Velvety green ume, perhaps the quintessential Japanese fruit, appear in early summer. Although generally referred to in Western languages as the Japanese plum, the ume is actually a variety of apricot.

A fresh, plump ume looks very sweet but is actually extremely sour and is seldom eaten raw (and probably never twice). Instead, it is cured in salt and then dried in the sun for several days to create wrinkled pink umeboshi.

First, ume are pickled in tubs of salt. Weights are placed on the fruit in the tubs, and after about 20 days the fruit is removed and spread out on mats under the sun. This process is repeated several times, and finally red shiso (perilla) leaves are added to the tubs to add fragrance and a soft reddish colour. The end result - umeboshi - can be kept for several years; in fact, the older they get, the more mellow and nuanced their flavour.

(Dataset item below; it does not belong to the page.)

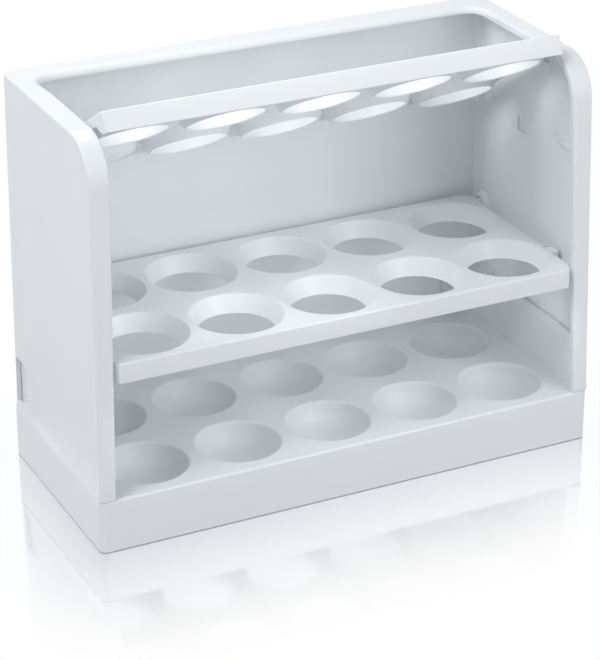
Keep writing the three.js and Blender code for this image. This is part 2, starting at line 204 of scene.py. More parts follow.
def cell_loops(outline):
    """Loops of CELL_STEPS points a side round the cups' ten cells, which tile the area inside the outline.

    The outline has CELL_STEPS steps along each outer cell side, from the middle of its front left corner on.
    Between cells, the sides are straight lines from one point of the middle line or border to the next.
    """
    n = CELL_STEPS
    front = outline[: COLUMNS * n + 1]
    right = outline[COLUMNS * n : (COLUMNS + ROWS) * n + 1]
    back = outline[(COLUMNS + ROWS) * n : (2 * COLUMNS + ROWS) * n + 1][::-1]
    left = np.concatenate([outline[(2 * COLUMNS + ROWS) * n :], outline[:1]])[::-1]
    share = np.linspace(0, 1, n + 1)[:, None]
    middle = [left[n]] + [np.array([x, LINE_Y]) for x in LINE_X] + [right[n]]
    loops = {}
    for i in range(COLUMNS):
        for j in range(ROWS):
            line = middle[i] + (middle[i + 1] - middle[i]) * share
            columns, rows = slice(i * n, (i + 1) * n + 1), slice(j * n, (j + 1) * n + 1)
            low = front[columns] if j == 0 else line
            high = back[columns] if j == 1 else line
            west = left[rows] if i == 0 else low[0] + (high[0] - low[0]) * share
            east = right[rows] if i == COLUMNS - 1 else low[-1] + (high[-1] - low[-1]) * share
            loops[i, j] = np.concatenate([low[:-1], east[:-1], high[::-1][:-1], west[::-1][:-1]])
    return loops


def cup_patch(loop, centre, profile, plane_z, flat=None):
    """A cell's face: flat from its loop to the cup's rim, then the profile turned round the cup's axis.

    profile rows are (radius, height, set-back of the flat side). Points lie on rays from the axis to the
    loop's points. Where flat is given, no ray passes it: the radius is the lesser of the profile's and the
    flat's.
    """
    rays = loop - centre
    rays = rays / np.linalg.norm(rays, axis=1, keepdims=True)
    rows = [np.column_stack([loop, np.full(len(loop), plane_z)])]
    for radius, height, back in profile:
        reach = np.full(len(loop), radius)
        if flat is not None:
            facing = np.maximum(rays[:, 0] * np.sign(flat), 1e-6)
            reach = np.minimum(reach, (abs(flat) + back - abs(centre[0])) / facing)
        rows.append(np.column_stack([centre + rays * reach[:, None], np.full(len(loop), height)]))
    return closed(np.stack(rows))


def swept(outline_at, profile):
    """A profile of (inset, height) pairs carried round a plan outline. A height may vary along it."""
    rows = []
    for inset, height in profile:
        loop = outline_at(inset)
        rows.append(np.column_stack([loop, np.broadcast_to(height, len(loop))]))
    return closed(np.stack(rows))


def eased_edge(edge, top, degrees=90, steps=6):
    """Rows (inset, height) of a rounded top edge, from its inner end at the top outwards and down.

    At an angle from 0 to the given degrees, the inset is the edge's radius times one less the sine, and the
    height lies below the top by the radius times one less the cosine.
    """
    angle = np.radians(np.linspace(0, degrees, steps))
    return [(edge * (1 - np.sin(a)), top - edge * (1 - np.cos(a))) for a in angle]


def plinth_outline(inset):
    """The plinth's plan: a rectangle with small front corners and rounder rear corners."""
    corners = [(-HALF_WIDTH, FRONT), (HALF_WIDTH, FRONT), (HALF_WIDTH, REAR), (-HALF_WIDTH, REAR)]
    front_arc, rear_arc = (PLINTH_FRONT_RADIUS, CORNER_STEPS), (PLINTH_REAR_RADIUS, CORNER_STEPS)
    end = CELL_STEPS - CORNER_STEPS // 2
    across = [end] + [CELL_STEPS] * (COLUMNS - 2) + [end]
    side = (1, [LINE_Y], [end, end])
    stops = [(0, LINE_X, across), side, (0, LINE_X[::-1], across), side]
    loop = plan_outline(corners, [front_arc, front_arc, rear_arc, rear_arc], stops, inset)
    return np.roll(loop, -(CORNER_STEPS // 2), 0)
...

The umeboshi has been highly valued from ancient times for its medicinal properties. The fruit has the reputation of being germicidal, and is thus placed with rice in bento (box lunches) to prevent spoiling. In any case, it perfumes the rice and is delicious.

It is very high in vitamin C, and so traditionally it is said that eating one umeboshi a day is said to ensure good health by stimulating the appetite and aiding digestion. Its also considered an effective remedy against fatigue. On New Year's Day, an umeboshi is placed in the first morning's tea to assure good health all year long.

It also conveys an interesting tang to cool or warm saké.